Tom’s Top 5’s: Albums of 1975

After all this talk of other years being Rock’s Greatest Year Ever, 1975 actually ends up contributing more albums to my theoretical Top 25 Albums of All Time list than any other. I think ’71 or ’69 were still stronger overall, but the fact of the matter is that 1975 is a year in which I couldn’t find space for Wish You Were Here or Physical Graffiti. I don’t even know how that’s possible.


A Night at the Opera

The fact that Queen’s breakthrough contains the word “opera” in its very title, in the context of a reference to the Marx Brothers, tells you a lot. “Seaside Rendezvous” and “Lazing on a Sunday Afternoon” play up the music-hall, exceptionally gay (in the best way possible) side of the band’s personality; “The Prophet’s Song” nails the rock opera bombast. And as for “Bohemian Rhapsody,” it’s the kind of song where nobody you know would call it their all-time favorite, and yet whenever it plays over the radio, they’ll be right there with you, belting out every word and mimicking every silly voice.

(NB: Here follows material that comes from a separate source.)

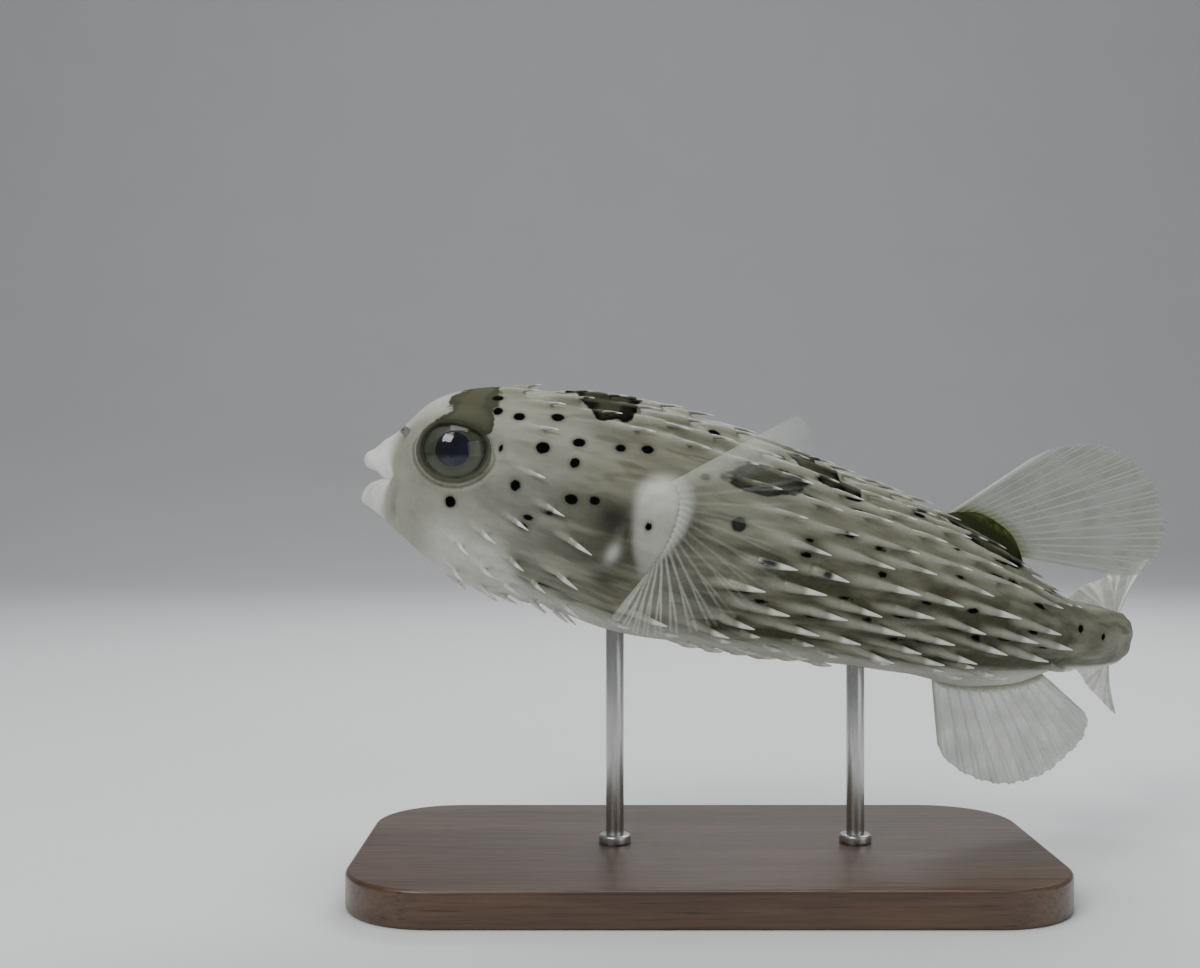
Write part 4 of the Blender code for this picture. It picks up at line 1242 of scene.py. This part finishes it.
def build_spines(settings):
    """Every spine as one ball drawn out to a point and laid along the skin, its root sunk in its sheath."""
    spines, polar, turn = add_ball("spines", settings.sides, settings.rings)
    corners = len(spines.data.loops)
    apply_modifier(spines, "ARRAY", count=len(SPINES), use_relative_offset=True)
    along = (1 - np.cos(polar)) / 2
    radius = 0.00010 + 0.00150 * np.sqrt(np.clip(along / 0.12, 0, 1)) * (1 - along) ** 0.85
    radius = np.where(np.sin(polar) > 1e-4, radius, 0.0)
    s, at, reach, height, lean = [SPINES[:, k, None] for k in range(5)]
    # Slim on the back, fuller low on the flanks, slim again under the head
    down = below_back(at)
    low = rising(down, 1.1, 0.6)
    throat = rising(down, 1.5, 0.3) * falling(s, 0.060, 0.02)
    size = (0.55 + 0.45 * reach / TRUNK_SPINE[0]) * settings.thickness
    size = size * (0.62 + 0.20 * rising(down, 0.4, 0.5) + 0.40 * low)
    size = size * (1 - 0.28 * low * falling(s, 0.062, 0.02))
    x = reach * (-0.20 + 1.20 * along)
    y = radius * np.cos(turn) * size
    rise = np.clip(x / reach, 0.0, 1.0)
    sunk = 0.0008 + 0.0013 * falling(along, 0.0, 0.34)
    bowed = (height + 0.0006) * rise**0.85 + 0.0003 * np.sin(math.pi * rise)
    places = s + x * np.cos(lean) - y * np.sin(lean)
    angles = at + (x * np.sin(lean) + y * np.cos(lean)) / arc_radius(s[:, 0], at[:, 0])[:, None]
    points = over_skin(places, angles, bowed - sunk + radius * np.sin(turn) * size)
    place_points(spines, in_pose(points).reshape(-1, 3))
    kept = marks_of(places.ravel(), angles.ravel())
    kept["marks"][2] = np.maximum(kept["marks"][2], 0.6)
    for name, columns in kept.items():
        keep_attribute(spines, name, columns)
    # High on the flanks only the tips are bare; low down and under the head most of each spine is
    covered = 0.80 - 0.20 * low - 0.12 * throat
    covered = covered + np.random.default_rng(3).uniform(-0.04, 0.04, (len(SPINES), 1))
    keep_attribute(spines, "spine", [(along + 0 * places).ravel(), (covered + 0 * places).ravel(), 0.0])
    patch = map_of(spines).reshape(len(SPINES), corners, 2) % 1.0
    root = map_place(s[:, 0], at[:, 0])[:, None, :]
    keep_map(spines, (root + (patch - 0.5) * settings.patch).reshape(-1, 2))
    face_out(spines)
    finish_piece(spines, spine_material(), "spine")


# Eyes, mouth and nostrils


def on_eye(out, turn, high, side):
    """Points this far out from the eye's axis, round it and along it, in the model's frame."""
    centre, axis, back, rise = eye_frame(side)
    across = (out * np.cos(turn))[:, None] * back + (out * np.sin(turn))[:, None] * rise
    return in_pose(centre + across + high[:, None] * axis)


def build_eyeball(name, side, pupil, flatten):
    """An eyeball with its iris flattened by a share and a low lens in the pupil."""
    eye, polar, turn = add_ball("eyeball_" + name, 96, 96)
    # Rings close together over the iris and far apart at the back
    polar = polar * (0.55 + 0.45 * (polar / math.pi) ** 2)
    out = EYEBALL_RADIUS * np.sin(polar)
    high = EYEBALL_RADIUS * np.cos(polar)
    rim = EYEBALL_RADIUS * math.cos(IRIS_EDGE)
    pupil_edge = math.sqrt(EYEBALL_RADIUS**2 - pupil**2)
    iris = rim + (high - rim) * (1 - flatten)
    lens = rim + (pupil_edge - rim) * (1 - flatten) - 0.00012 + 0.00055 * (1 - (out / pupil) ** 2)
    high = np.where(polar < IRIS_EDGE, np.where(out < pupil, lens, iris), high)
    place_points(eye, on_eye(out, turn, high, side))
    keep_attribute(eye, "eye", [out / MM + FAR * (polar > math.pi / 2), np.sin(turn), np.cos(turn)])
    face_out(eye)
    finish_piece(eye, eye_material(pupil / MM), "eye", "eye_" + name)


def build_cornea(name, side):
    """A clear cap over the front of the eye, closed at its edge."""
    cornea, polar, turn = add_ball("cornea_" + name, 72, 64)
    inner = polar > math.pi / 2
    slope = np.where(inner, math.pi - polar, polar) * CORNEA_EDGE / (math.pi / 2)
    radius = np.where(inner, EYE_RADIUS - CORNEA_THICKNESS, EYE_RADIUS)
    place_points(cornea, on_eye(radius * np.sin(slope), turn, radius * np.cos(slope), side))
    face_out(cornea)
    finish_piece(cornea, cornea_material(), "eye")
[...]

Captain Fantastic & the Brown Dirt Cowboy

Elton John was a powerhouse during the first half of the 70s – eleven studio albums between 1969-1976 (including two double LPs). But Captain Fantastic tops them all, largely because it peels back Bernie Taupin’s sometimes strained character-sketching and lyrical obfuscation in order to mythologize the duo’s “starving artist” days. The resultantly heartfelt, confessional lyrics soar atop the greatest melodies Elton ever sang – it’s as if their whole career had been leading up to this transcendent moment. You can keep your “Candle in the Wind,” I’ll take “Someone Saved My Life Tonight.”


Blood on the Tracks

Artists often make their greatest work in the midst of personal struggles. That’s certainly the case for Bob Dylan: Blood on the Tracks was conceived and created in the midst of his separation from his wife Sara, and it finds him subordinating his wild, surreal poetry to the task of making what might be the greatest breakup album ever recorded. But it’s more than that, Dylan’s return to form after the better part of a decade “in the wilderness,” a timeless statement of heartbreak and confusion. Dylan made more influential, more earth-shaking albums, but he never made a better.


The Snow Goose

Funny thing about Camel: I discovered them on my own during my teenage prog rock phase. Then, one day, I was listening to a track on YouTube when my mother interjected, “Is that The Snow Goose?” Turns out she’d been a huge fan in the 70s, but had never gotten round to replacing her old LPs. Well, between us we now own the complete Camelogue; but you don’t need to share my genetics to appreciate the staggering beauty of the band’s magnum opus. Totally self-contained and self-consistent, The Snow Goose is as warm, as touching, as timeless as Paul Gallico’s eponymous novella.

1. BORN TO RUN (Bruce Springsteen)

Born to Run

If you put a gun to my head and demanded that I name the greatest rock & roll album of all time… you’d have to be insane, because the question is ridiculous even without the gun. But to save my life, I could say Born to Run and not regret it. It’s the Great American Album, the place where the hunger of youth, the lure of the open road, the dream of a better life somewhere beyond the horizon, all the anguish and passion and promise of a final, desperate night, explode into glorious, all-consuming flame. Quite simply, this is what it’s all about.